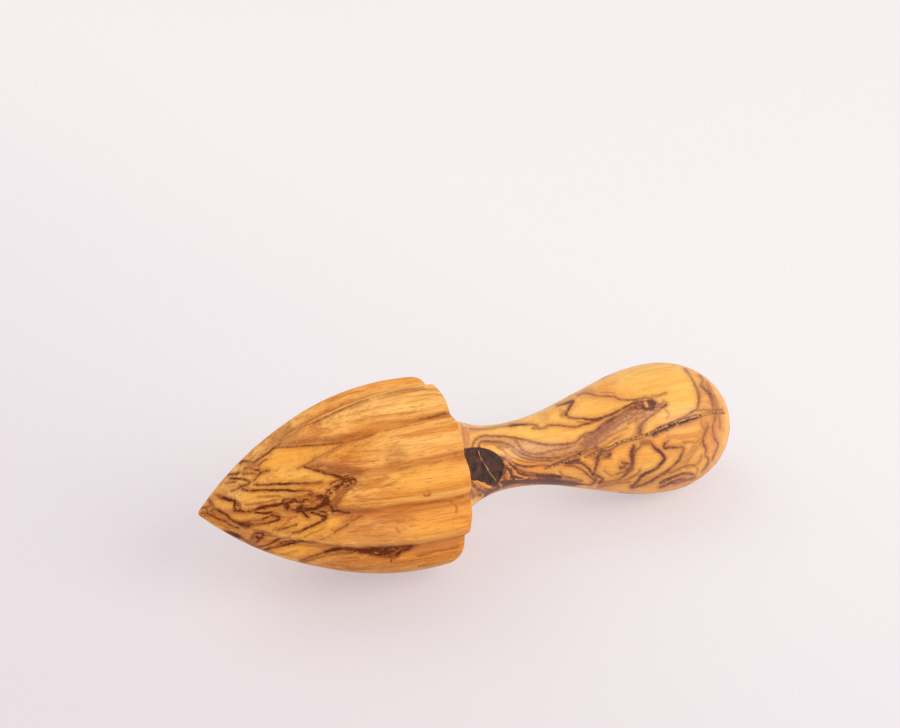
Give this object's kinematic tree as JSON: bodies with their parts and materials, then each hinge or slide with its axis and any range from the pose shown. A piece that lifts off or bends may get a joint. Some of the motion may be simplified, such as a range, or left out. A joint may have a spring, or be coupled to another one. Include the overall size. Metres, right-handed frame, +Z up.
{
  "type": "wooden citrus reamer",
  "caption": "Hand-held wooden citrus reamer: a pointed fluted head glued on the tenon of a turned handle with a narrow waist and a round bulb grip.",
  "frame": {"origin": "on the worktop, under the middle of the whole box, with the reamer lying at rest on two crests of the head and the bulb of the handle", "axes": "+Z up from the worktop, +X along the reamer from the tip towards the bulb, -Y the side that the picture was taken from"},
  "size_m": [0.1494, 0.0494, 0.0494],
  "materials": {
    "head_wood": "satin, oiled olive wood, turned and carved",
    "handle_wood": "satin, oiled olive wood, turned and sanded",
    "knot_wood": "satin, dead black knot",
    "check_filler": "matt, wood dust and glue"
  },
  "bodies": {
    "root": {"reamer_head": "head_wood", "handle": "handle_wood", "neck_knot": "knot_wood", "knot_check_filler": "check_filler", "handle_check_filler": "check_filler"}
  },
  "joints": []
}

• **Job**: Write down the full listing again, exactly.

• **Task response**:
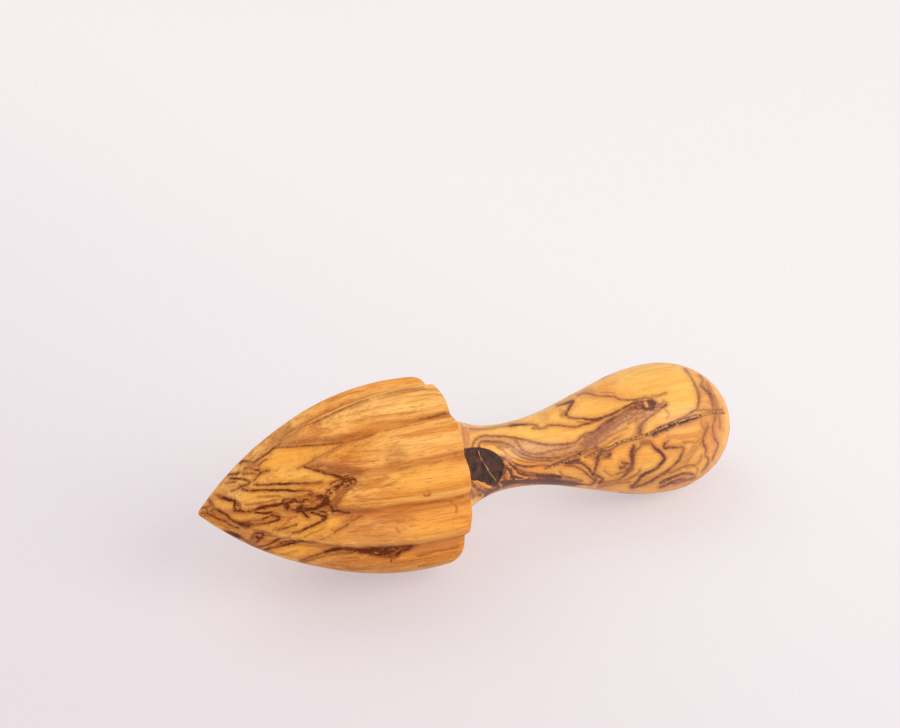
Give this object's kinematic tree as JSON: bodies with their parts and materials, then each hinge or slide with its axis and any range from the pose shown. A piece that lifts off or bends may get a joint. Some of the motion may be simplified, such as a range, or left out. A joint may have a spring, or be coupled to another one. Include the overall size. Metres, right-handed frame, +Z up.
{
  "type": "wooden citrus reamer",
  "caption": "Hand-held wooden citrus reamer: a pointed fluted head glued on the tenon of a turned handle with a narrow waist and a round bulb grip.",
  "frame": {"origin": "on the worktop, under the middle of the whole box, with the reamer lying at rest on two crests of the head and the bulb of the handle", "axes": "+Z up from the worktop, +X along the reamer from the tip towards the bulb, -Y the side that the picture was taken from"},
  "size_m": [0.1494, 0.0494, 0.0494],
  "materials": {
    "head_wood": "satin, oiled olive wood, turned and carved",
    "handle_wood": "satin, oiled olive wood, turned and sanded",
    "knot_wood": "satin, dead black knot",
    "check_filler": "matt, wood dust and glue"
  },
  "bodies": {
    "root": {"reamer_head": "head_wood", "handle": "handle_wood", "neck_knot": "knot_wood", "knot_check_filler": "check_filler", "handle_check_filler": "check_filler"}
  },
  "joints": []
}